**Directive:** Restate the opening lines of the material below word for word, stopping after the line that contains "foot) * boards[name])".

**Data records:**
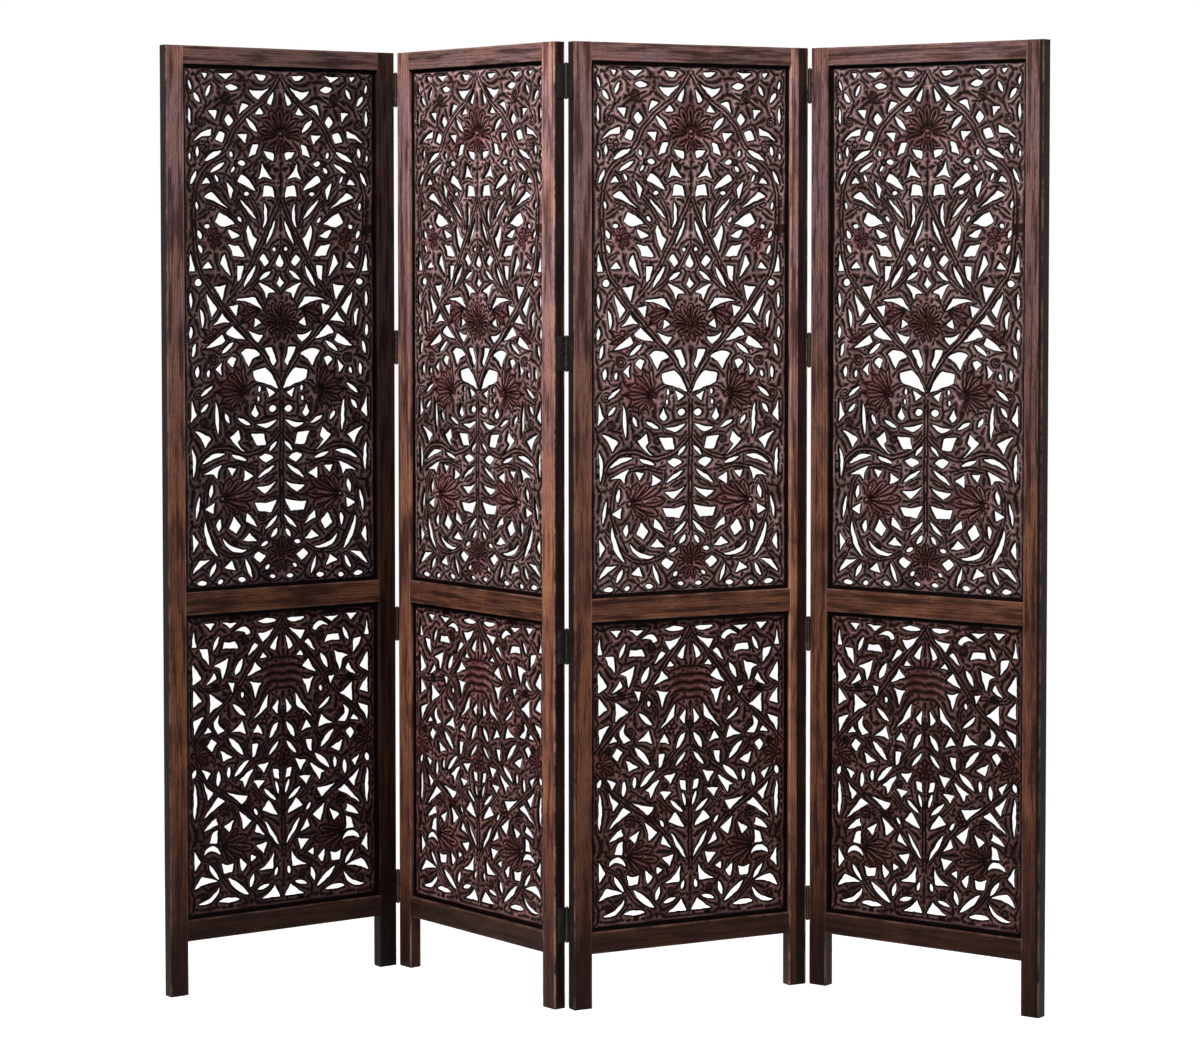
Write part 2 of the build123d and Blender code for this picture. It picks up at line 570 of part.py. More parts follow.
def panel_places():
    """Place of each panel, chained pin to pin, before the screen is centred."""
    places = [Rot(Z=PANEL_HEADINGS[0])]
    for heading, pin_side in zip(PANEL_HEADINGS[1:], PIN_SIDES):
        pin = places[-1] * Pos(HALF_PITCH, pin_side * PIN_OFFSET)
        turn = Rot(Z=heading)
        back_to_middle = turn * Pos(HALF_PITCH, -pin_side * PIN_OFFSET)
        places.append(Pos(pin.position) * back_to_middle)
    return places


def centred(places, outline):
    """The same places, shifted so that the outline's box is centred on the origin."""
    box = Compound(children=[place * outline for place in places]).bounding_box()
    middle = Pos(-(box.min.X + box.max.X) / 2, -(box.min.Y + box.max.Y) / 2)
    return [middle * place for place in places]


def write(name, shape):
    """One STEP file for each sub-part, named after it."""
    shape.label = name
    export_step(shape, f"parts/{name}.step")


def write_panel(number, place, boards):
    """Every piece that rides on one panel."""
    pin_sides = (None, *PIN_SIDES, None)
    screws = []
    for end, word in ((LEFT, "left"), (RIGHT, "right")):
        pin_side = pin_sides[number - 1 if end == LEFT else number]
        write(f"panel_{number}_{word}_stile", place * stile(end, pin_side))
        if pin_side:
            screws += [place * spot * screw() for spot in at_leaf_screws(end, pin_side)]
            write_hinge_halves(number, place, end, pin_side)
    write(f"panel_{number}_hinge_screws", Compound(children=screws))
    for name, (lift, height) in RAILS.items():
        write(f"panel_{number}_{name}_rail", place * rail(lift, height))
    for name, (foot, _) in FIELDS.items():
        write(f"panel_{number}_{name}_jali", place * Pos(0, 0, foot) * boards[name])


def write_hinge_halves(number, place, end, pin_side):
    """The leaves at one end of a panel, and the pins where it is the panel on the pins' left."""
    line = f"hinge_{number}{number + 1}" if end == RIGHT else f"hinge_{number - 1}{number}"
    half = "left" if end == RIGHT else "right"
    for name, lift in zip(HINGE_NAMES, HINGE_LIFTS):
        write(f"{line}_{name}_{half}_leaf", place * hinge_leaf(end, pin_side, lift))
    if end == RIGHT:
        pins = [place * hinge_pin(end, pin_side, lift) for lift in HINGE_LIFTS]
        write(f"{line}_pins", Compound(children=pins))


def main():
    os.makedirs("parts", exist_ok=True)
    boards = {
        "tall": fretwork_board(TALL_OPENINGS, TALL_CENTRE, TALL_SHEET_HEIGHT, TALL_FIELD_HEIGHT),
        "short": fretwork_board(SHORT_OPENINGS, (), SHORT_SHEET_HEIGHT, SHORT_FIELD_HEIGHT),
    }
    outline = bar(PANEL_WIDTH, PANEL_HEIGHT, -PANEL_WIDTH / 2, 0)
    for number, place in enumerate(centred(panel_places(), outline), start=1):
        write_panel(number, place, boards)


main()
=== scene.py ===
"""Dresses the folding jali screen: carved boards, stained frames, iron hinges, studio and camera."""

from __future__ import annotations

import logging
import math
from dataclasses import dataclass, replace
from enum import Enum

import bmesh
import bpy
import numpy as np
from mathutils import Euler, Matrix, Vector, noise
from mathutils.geometry import delaunay_2d_cdt
from mathutils.kdtree import KDTree

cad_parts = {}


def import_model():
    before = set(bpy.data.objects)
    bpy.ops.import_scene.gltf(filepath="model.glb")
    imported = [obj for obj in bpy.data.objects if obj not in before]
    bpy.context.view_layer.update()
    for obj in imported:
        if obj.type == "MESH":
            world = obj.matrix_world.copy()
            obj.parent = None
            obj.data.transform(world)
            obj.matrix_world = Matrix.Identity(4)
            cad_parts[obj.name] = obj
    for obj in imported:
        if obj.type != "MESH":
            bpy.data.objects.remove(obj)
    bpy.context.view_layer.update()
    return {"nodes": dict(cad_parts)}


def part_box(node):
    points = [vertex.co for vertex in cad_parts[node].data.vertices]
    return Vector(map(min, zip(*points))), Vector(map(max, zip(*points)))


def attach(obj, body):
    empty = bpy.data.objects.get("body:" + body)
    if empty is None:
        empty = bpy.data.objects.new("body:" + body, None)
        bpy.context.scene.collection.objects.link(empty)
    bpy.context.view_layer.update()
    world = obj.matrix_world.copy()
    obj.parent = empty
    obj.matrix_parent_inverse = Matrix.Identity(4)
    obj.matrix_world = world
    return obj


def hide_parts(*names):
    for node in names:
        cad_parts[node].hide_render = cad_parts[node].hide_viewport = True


LOG = logging.getLogger("screen")
MM = 0.001
Point = tuple[float, float]
Colour = tuple[float, float, float]

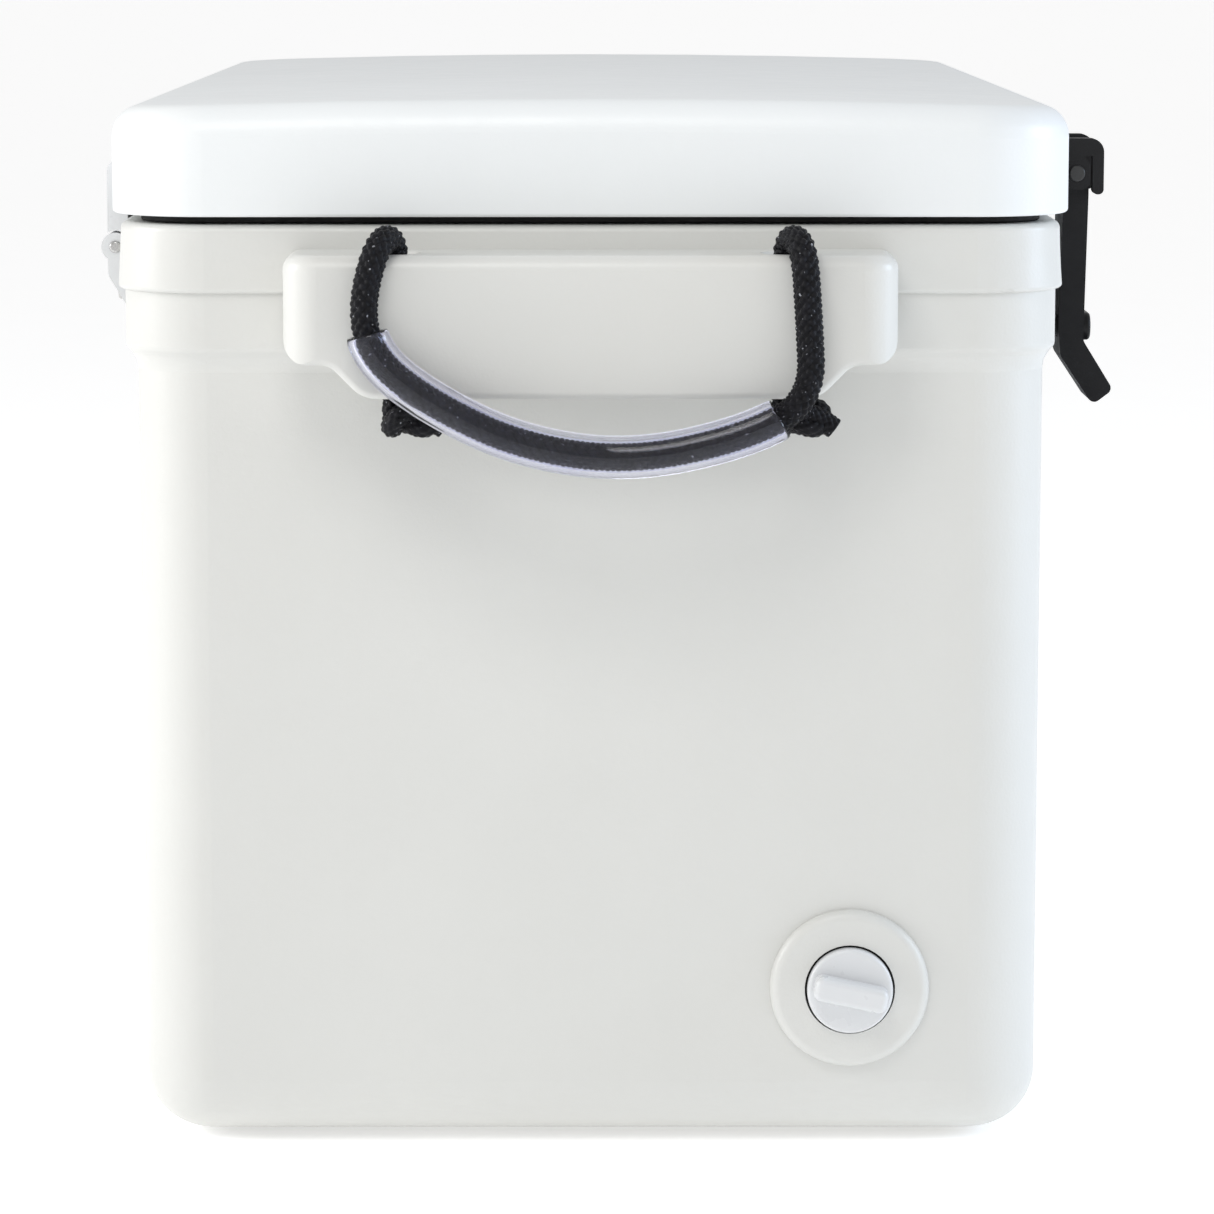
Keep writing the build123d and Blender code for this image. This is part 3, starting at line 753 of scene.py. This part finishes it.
@dataclass
class StopperKnot:
    """A small overhand knot with a short tail.

    Attributes:
        braid: The surface of its tightly pulled rope.
        size: The scale of its turns.
        span: The first and last angle of its turns.
        steps: How many control points the turns have.
        depth: How deep the turns are, as a share of the size.
        tail: The tail's control points from the end of the turns, for the right-hand end of the chest.
        aside: How far its middle is beside the rope's end, along Y.
        lift: How far its middle is above the rope's end.
        step: The distance between the points of its line.
    """

    braid: Braid = field(default_factory=lambda: Braid(radius=0.0043, lay=0.026, relief=0.0010, around=56))
    size: float = 0.0034
    span: tuple[float, float] = (0.35, 2.0 * math.pi - 0.25)
    steps: int = 16
    depth: float = 1.15
    tail: tuple[Point, ...] = ((0.001, 0.004, -0.002), (0.002, 0.008, -0.004), (0.002, 0.012, -0.007))
    aside: float = 0.005
    lift: float = 0.0025
    step: float = 0.0005

    def tie(self, name: str, at: Vector, end: End, material: bpy.types.Material) -> bpy.types.Object:
        """Tie the knot under a block.

        Args:
            name: The piece's name.
            at: The rope's end.
            end: Which end of the chest it is on.
            material: Its material.

        Returns:
            The knot, with its short tail.
        """
        turns = np.linspace(*self.span, self.steps)
        loops = self.size * np.stack([
            np.sin(turns) + 2.0 * np.sin(2.0 * turns),
            np.cos(turns) - 2.0 * np.cos(2.0 * turns),
            -self.depth * np.sin(3.0 * turns),
        ], axis=1)
        tail = loops[-1] + np.array(self.tail) * [1.0, end.value, 1.0]
        middle = np.array(at) + np.array([0.0, self.aside * end.value, self.lift])
        route = [Vector(place) for place in np.vstack([loops, tail]) + middle]
        return self.braid.cover(name, Line.along(route, self.step), material)


@dataclass
class RopeHandle:
    """A rope that runs through a moulded block, between two knots, with a clear grip tube on it.

    Attributes:
        end: Which end of the chest it is on.
        palette: The chest's materials.
        route: The rope's control points, as (out, y, z).
        braid: The rope's surface.
        grip_outer: The grip tube's outer radius.
        grip_inner: The grip tube's inner radius.
        grip_runs: The runs of the route that the grip tube starts and ends half way along.
        step: The distance between the points of the rope's line.
        tube_step: The distance between the points of the grip tube's line.
        tube_around: How many points each ring of the grip tube has.
        edge_round: How much the grip tube's cut edges are eased.
        edge_rings: Over how many rings they are eased.
        bend: How far out from the end face the rope stops following the tub, and starts following the grip.
            Not used.
        bend_height: The height of the two points that mark this. Not used.
        knot: The knot at each end of the rope.
    """

    end: End
    palette: Palette
    route: list[Point] = field(default_factory=lambda: [
        (0.0190, 0.0780, 0.3055),
        (0.0193, 0.0780, 0.3560),
        (0.0195, 0.0780, 0.3805),
        (0.0435, 0.0840, 0.3800),
        (0.0490, 0.0905, 0.3540),
        (0.0495, 0.0855, 0.3340),
        (0.0495, 0.0620, 0.3160),
        (0.0495, 0.0270, 0.2995),
        (0.0495, -0.0160, 0.2935),
        (0.0495, -0.0620, 0.3035),
        (0.0495, -0.0875, 0.3180),
        (0.0490, -0.0860, 0.3500),
        (0.0435, -0.0840, 0.3800),
        (0.0195, -0.0780, 0.3805),
        (0.0193, -0.0780, 0.3560),
        (0.0190, -0.0780, 0.3055),
    ])
    braid: Braid = field(default_factory=Braid)
    grip_outer: float = 0.0087
    grip_inner: float = 0.0062
    grip_runs: tuple[int, int] = (4, 9)
    step: float = 0.0006
    tube_step: float = 0.0012
    tube_around: int = 56
    edge_round: float = 0.0006
    edge_rings: float = 1.5
    bend: tuple[float, float] = (0.0255, 0.0485)
    bend_height: float = 0.36
    knot: StopperKnot = field(default_factory=StopperKnot)

    def build(self) -> None:
        word, sign = self.end.word, self.end.value
        places = [from_tub_centre(out, y, z, self.end) for out, y, z in self.route]
        line = Line.along(places, self.step)
        rope = self.braid.cover(f"braided_rope_{word}", line, self.palette.braid)
        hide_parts(f"rope_{word}")
        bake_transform(rope)
        for which, place in enumerate((places[0], places[-1])):
            knot = self.knot.tie(f"rope_knot_{word}_{which}", place, self.end, self.palette.braid)
            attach(knot, "tub")
        self.grip(line, places)
        log.info("rope handle %s: rope %.3f m", word, line.travelled[-1])

    def grip(self, line: Line, places: list[Vector]) -> None:
        """Make the clear tube that the rope runs through, with eased edges at its cut ends.

        Args:
            line: The rope's centreline.
            places: The rope's control points.
        """
        first, last = self.grip_runs
        start = (places[first] + places[first + 1]) / 2
        finish = (places[last] + places[last + 1]) / 2
        centreline = Line(spaced(line.part(start, finish).points, self.tube_step))
        rings = len(centreline.points)
        around = self.tube_around
        from_cut = np.minimum(np.arange(rings), np.arange(rings)[::-1])
        inset = self.edge_round * np.clip(1.0 - from_cut / self.edge_rings, 0.0, 1.0)
        outer = centreline.wrap(np.repeat((self.grip_outer - inset)[:, None], around, axis=1))
        inner = centreline.wrap(np.repeat((self.grip_inner + inset)[:, None], around, axis=1))
        shift = rings * around
        high = (rings - 1) * around
        faces = ring_faces(rings, around) + ring_faces(rings, around, shift, flip=True)
        for turn in range(around):
            after = (turn + 1) % around
            faces.append((after, turn, shift + turn, shift + after))
            faces.append((high + turn, high + after, shift + high + after, shift + high + turn))
        tube = new_mesh(f"clear_grip_{self.end.word}", np.vstack([outer, inner]), faces,
                        self.palette.vinyl, flat_faces=2 * around)
        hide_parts(f"grip_tube_{self.end.word}")
        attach(tube, f"handle_{self.end.word}")


# ---------------------------------------------------------------- the chest


@dataclass
class Tub:
    """The moulded tub with its foam, feet and fill plug."""

    palette: Palette

    def dress(self) -> None:
        """Give the tub's nodes their finishes."""
        paint(["tub_shell", "tub_fill_plug"], self.palette.tub)
        paint(["tub_foam"], self.palette.foam)
        for end in End:
            paint([f"foot_front_{end.word}", f"foot_rear_{end.word}"], self.palette.foot)
        paint(["foot_screws"], self.palette.steel)
        log.info("tub dressed")


@dataclass
class Lid:
    """The moulded lid with its foam, fill plug and gasket."""

    palette: Palette

    def dress(self) -> None:
        """Give the lid's nodes their finishes."""
        paint(["lid_shell", "lid_fill_plug"], self.palette.lid)
        paint(["lid_foam"], self.palette.foam)
        paint(["lid_gasket"], self.palette.seal)
        log.info("lid dressed")


@dataclass
class Drain:
    """The screw-in drain with its bushing, seal and plug."""

    palette: Palette

    def dress(self) -> None:
        """Give the drain's nodes their finishes."""
        paint(["drain_bushing", "drain_plug"], self.palette.fitting)
        paint(["drain_seal"], self.palette.seal)
        log.info("drain dressed")


@dataclass
class Hinges:
    """The two knuckled hinges at the back."""

    palette: Palette

    def dress(self) -> None:
        """Give the hinges' nodes their finishes."""
        for end in End:
            paint([f"lid_hinge_leaf_{end.word}", f"tub_hinge_leaf_{end.word}"], self.palette.fitting)
            paint([f"hinge_pin_{end.word}"], self.palette.steel)
        paint(["lid_hinge_screws", "tub_hinge_screws"], self.palette.steel)
        log.info("hinges dressed")


@dataclass
class Latches:
    """The two rubber strap latches at the front."""

    palette: Palette

    def dress(self) -> None:
        """Give the latches' nodes their finishes."""
        for end in End:
            paint([f"latch_hanger_{end.word}", f"latch_keeper_{end.word}"], self.palette.latch)
            paint([f"latch_strap_{end.word}"], self.palette.strap)
            paint([f"latch_pin_{end.word}"], self.palette.black_steel)
        paint(["latch_hanger_screws", "latch_keeper_screws"], self.palette.black_steel)
        log.info("latches dressed")


# ---------------------------------------------------------------- the studio


@dataclass
class Viewpoint:
    """The camera: a long lens, a little above the lid, looking at the drain end.

    Attributes:
        place: Where it stands.
        pitch: How far it looks down, in degrees.
        yaw: How far it looks towards the latch side, in degrees.
        lens: Its focal length in millimetres.
        sensor: The width of its sensor in millimetres.
        sight: How far it sees.
    """

    place: Point = (-2.240, TUB_CENTRE_Y, 0.504)
    pitch: float = 8.25
    yaw: float = 0.2
    lens: float = 139.8
    sensor: float = 36.0
    sight: float = 200.0

    def build(self) -> None:
        """Make the camera and use it."""
        data = bpy.data.cameras.new("camera")
        data.lens = self.lens
        data.sensor_width = self.sensor
        data.clip_end = self.sight
        camera = bpy.data.objects.new("camera", data)
        camera.location = self.place
        down, turn = math.radians(self.pitch), math.radians(self.yaw)
        aim = Vector((math.cos(down) * math.cos(turn), -math.cos(down) * math.sin(turn), -math.sin(down)))
        camera.rotation_euler = aim.to_track_quat("-Z", "Y").to_euler()
        bpy.context.scene.collection.objects.link(camera)
        bpy.context.scene.camera = camera
        log.info("camera placed")


@dataclass(frozen=True)
class Panel:
    """A square soft light that faces the chest.

    Attributes:
        name: The light's name.
        place: Where it hangs.
        size: The length of its sides.
        power: Its power in watts.
        colour: Its colour.
    """

    name: str
    place: Point
    size: float
    power: float
    colour: Colour

    def hang(self, aim: Point) -> None:
        """Make the light.

        Args:
            aim: The point that it faces.
        """
        data = bpy.data.lights.new(self.name, "AREA")
        data.color = self.colour
        data.size = self.size
        data.energy = self.power
        light = bpy.data.objects.new(self.name, data)
        light.location = self.place
        light.rotation_euler = (Vector(aim) - Vector(self.place)).to_track_quat("-Z", "Y").to_euler()
        bpy.context.scene.collection.objects.link(light)


@dataclass
class Studio:
    """A plain pale floor under soft light, brighter from the hinge side.

    Attributes:
        sky: The strength of the white world.
        glow: The strength of the floor's own light, which keeps it pale far away.
        floor_reach: How far the floor goes each way.
        aim: The point that the panels face.
        panels: The soft lights.
    """

    sky: float = 0.66
    glow: float = 0.34
    floor_reach: float = 60.0
    aim: Point = (0.0, 0.0, 0.2)
    panels: tuple[Panel, ...] = (
        Panel("hinge_side", (-0.45, 2.2, 0.95), 1.0, 27.0, (1.0, 1.0, 1.0)),
        Panel("latch_side", (-0.35, -2.2, 0.85), 0.9, 22.0, (0.66, 0.80, 1.0)),
        Panel("over_the_end", (-0.95, 0.15, 0.95), 0.35, 1.9, (1.0, 0.99, 0.97)),
    )

    def build(self) -> None:
        """Make the floor, the world and the lights."""
        bpy.context.scene.view_settings.view_transform = "Standard"
        self.floor()
        world = bpy.data.worlds.new("studio")
        world.use_nodes = True
        background = world.node_tree.nodes["Background"]
        background.inputs["Color"].default_value = (1.0, 1.0, 1.0, 1.0)
        background.inputs["Strength"].default_value = self.sky
        bpy.context.scene.world = world
        for panel in self.panels:
            panel.hang(self.aim)
        log.info("studio lit")

    def floor(self) -> None:
        """Lay the floor."""
        square = [(-1.0, -1.0, 0.0), (1.0, -1.0, 0.0), (1.0, 1.0, 0.0), (-1.0, 1.0, 0.0)]
        finish = MouldedFinish(
            colour=(0.93, 0.93, 0.93), tint=(0.92, 0.92, 0.92), roughness=(0.7, 0.8),
            grain_depth=0.00002, wave_depth=0.00005, specular=0.2,
        )
        paper = finish.material("floor")
        shader = paper.node_tree.nodes["Principled BSDF"]
        shader.inputs["Emission Color"].default_value = (1.0, 1.0, 1.0, 1.0)
        shader.inputs["Emission Strength"].default_value = self.glow
        floor = new_mesh("floor", self.floor_reach * np.array(square), [(0, 1, 2, 3)], paper)


def main() -> None:
    """Build the whole scene."""
    logging.basicConfig(level=logging.INFO, format="%(message)s")
    palette = Palette()
    Viewpoint().build()
    for end in End:
        RopeHandle(end, palette).build()
    Tub(palette).dress()
    Lid(palette).dress()
    Drain(palette).dress()
    Hinges(palette).dress()
    Latches(palette).dress()
    Studio().build()


if __name__ == "__main__":
    main()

**Answer:**
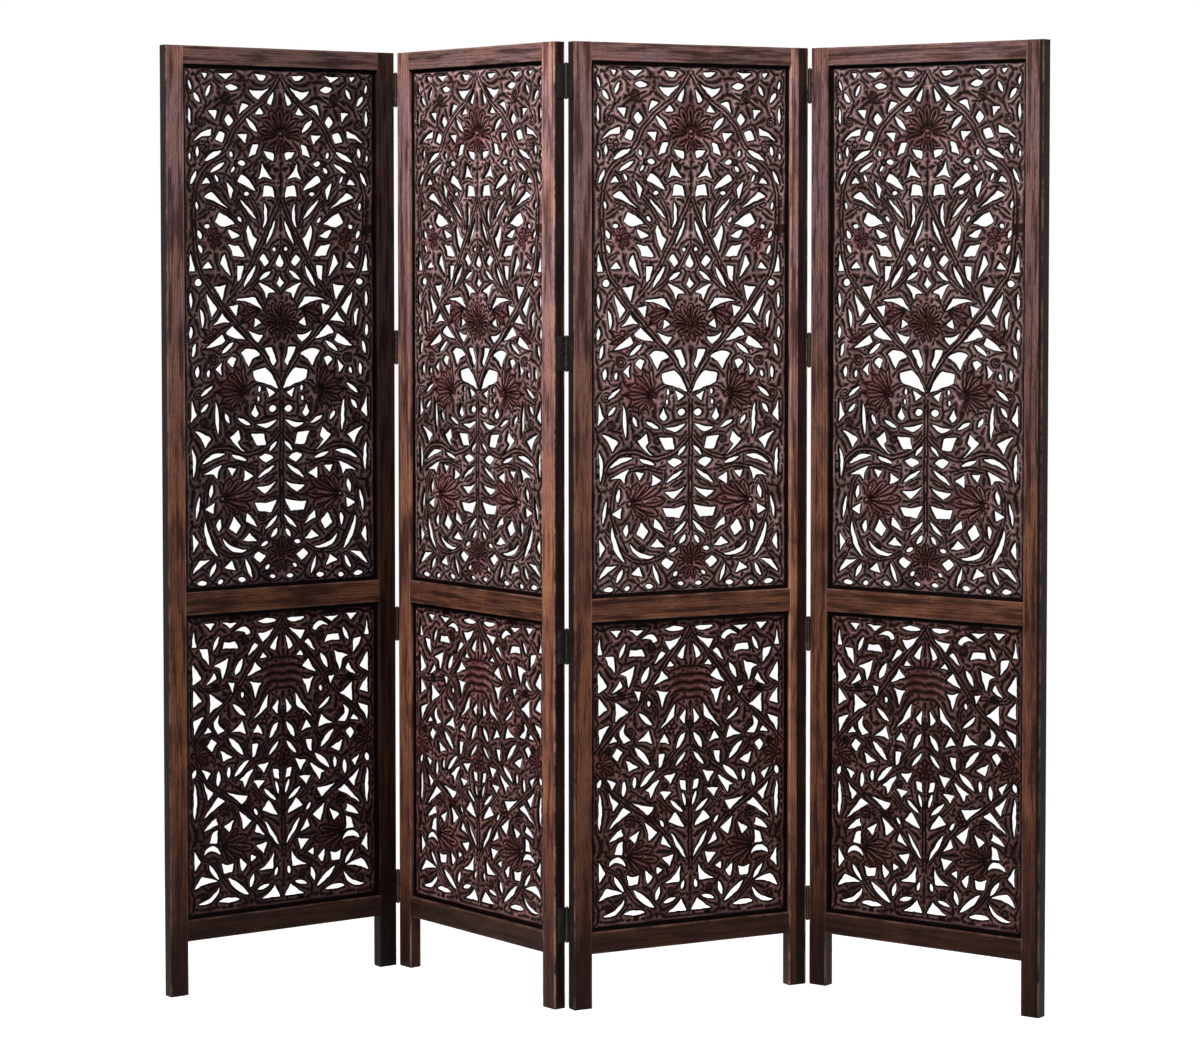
Write part 2 of the build123d and Blender code for this picture. It picks up at line 570 of part.py. More parts follow.
def panel_places():
    """Place of each panel, chained pin to pin, before the screen is centred."""
    places = [Rot(Z=PANEL_HEADINGS[0])]
    for heading, pin_side in zip(PANEL_HEADINGS[1:], PIN_SIDES):
        pin = places[-1] * Pos(HALF_PITCH, pin_side * PIN_OFFSET)
        turn = Rot(Z=heading)
        back_to_middle = turn * Pos(HALF_PITCH, -pin_side * PIN_OFFSET)
        places.append(Pos(pin.position) * back_to_middle)
    return places


def centred(places, outline):
    """The same places, shifted so that the outline's box is centred on the origin."""
    box = Compound(children=[place * outline for place in places]).bounding_box()
    middle = Pos(-(box.min.X + box.max.X) / 2, -(box.min.Y + box.max.Y) / 2)
    return [middle * place for place in places]


def write(name, shape):
    """One STEP file for each sub-part, named after it."""
    shape.label = name
    export_step(shape, f"parts/{name}.step")


def write_panel(number, place, boards):
    """Every piece that rides on one panel."""
    pin_sides = (None, *PIN_SIDES, None)
    screws = []
    for end, word in ((LEFT, "left"), (RIGHT, "right")):
        pin_side = pin_sides[number - 1 if end == LEFT else number]
        write(f"panel_{number}_{word}_stile", place * stile(end, pin_side))
        if pin_side:
            screws += [place * spot * screw() for spot in at_leaf_screws(end, pin_side)]
            write_hinge_halves(number, place, end, pin_side)
    write(f"panel_{number}_hinge_screws", Compound(children=screws))
    for name, (lift, height) in RAILS.items():
        write(f"panel_{number}_{name}_rail", place * rail(lift, height))
    for name, (foot, _) in FIELDS.items():
        write(f"panel_{number}_{name}_jali", place * Pos(0, 0, foot) * boards[name])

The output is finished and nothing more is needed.